I’m a little more than a week from being done with the semester. I have a presentation tomorrow, a 10-page paper due Thursday, and a 3-page paper and an exam on Friday. I have a blog post for the graduate school blog due on Thursday and a work project due next week. Oh, and I have two dozen cookies to frost tonight, and two batches of mini cupcakes to bake for holiday potlucks happening this and next Tuesday. Did I mention I have not even started my Christmas shopping?
So what am I doing here? Honestly I can’t seem to find the motivation to write my final for my business class, so I am hoping this will be kind of a warm up…
Browsing blogs today I came across Princess Lasertron and her Radvent Blog Journaling Project. (Thanks, Rachel… I think). The Project, in a nutshell, is a prompt from Princess Lasertron (bad ass pseudonym) each day in December, for you to blog or journal about, in order to look back on and celebrate the past year. Even though I don’t really have the time, I freaking love this idea. I wish I had seen it before the first, so I could have kept up with all of the days. But here we are on the 8th, and I guess starting late is better than never starting at all.
I’m going to really try and keep up with this for the next 23 days. Some posts will be longer than others; some will contain pictures and links, and some (most, probably) won’t. But I need to be writing, and who better to prompt me than Princess Lasertron?
Ok, here we go.
Radvent Day 8: Comfort – write down two things outside of your comfort zone that you’d really like to try. What are some of your most boring comfort zones? How do you challenge and question them?
#1: Trying something new by myself. One of the most comforting things to me is having people around that know me and will love me regardless of how silly I look/act, no matter what kinds of ridiculous things I blurt out, people that I can truly be myself with. So it makes me extremely uncomfortable to think about attempting something new, especially something I am apprehensive about doing in the first place, by myself, without at least one member of my fan club.
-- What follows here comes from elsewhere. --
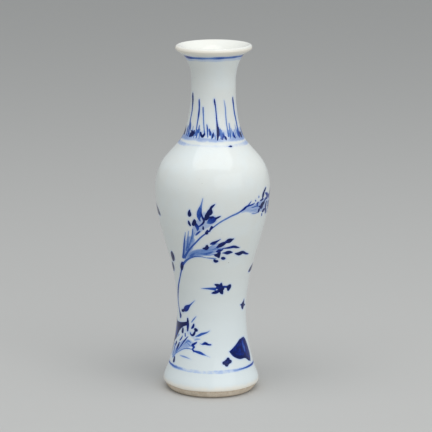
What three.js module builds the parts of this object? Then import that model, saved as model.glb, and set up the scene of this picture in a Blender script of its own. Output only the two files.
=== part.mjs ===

More specifically, I have been justifying not signing up for an exercise class because I can’t find anyone to go with me. My fear:
(and yes, it took me no less than 45 minutes to find this on Pinterest. Procrastination at its finest.)
But seriously? I am trying to better myself through exercise. There is bound to be someone in that class that is far less coordinated and far more self-conscious than I am. I really shouldn’t stress over this as much as I do. Most of the time, when I worry about how I appear to others, they are people I will likely never see again in my life (i.e. dancing like a maniac in my car – and most people are probably just thinking, “Wow, I wish I was having that much fun right now.”)
Verdict: just do it!
#2: Give a speech/presentation without totally spazzing out. Public speaking is the number one fear of Americans, and I am no exception. Unless under the influence of something awesome, I am normally a nervous wreck before, during, and after a public appearance. I am much more content sitting idly by, passively participating with the occasional agreeing nod or furrowed concentration brow. But I so badly want to be a better public speaker, so much so that I have seriously considered elocution classes and/or joining some sort of support group. As I mentioned, I have a presentation tomorrow. I really want to do great. So I guess I should just picture everyone in their underwear? Awkward.
Better yet: I know I know the material. I know no one will be judging me as harshly as I am judging myself. I know I have cookies to bribe the audience into liking me.
Verdict: if all else fails, cookies.
I’m going to have to think a little more on the last two parts (time is limited this afternoon, and I spent the majority of it looking for that stupid Zumba picture), but I will definitely be back tomorrow with Day 9’s Radvent.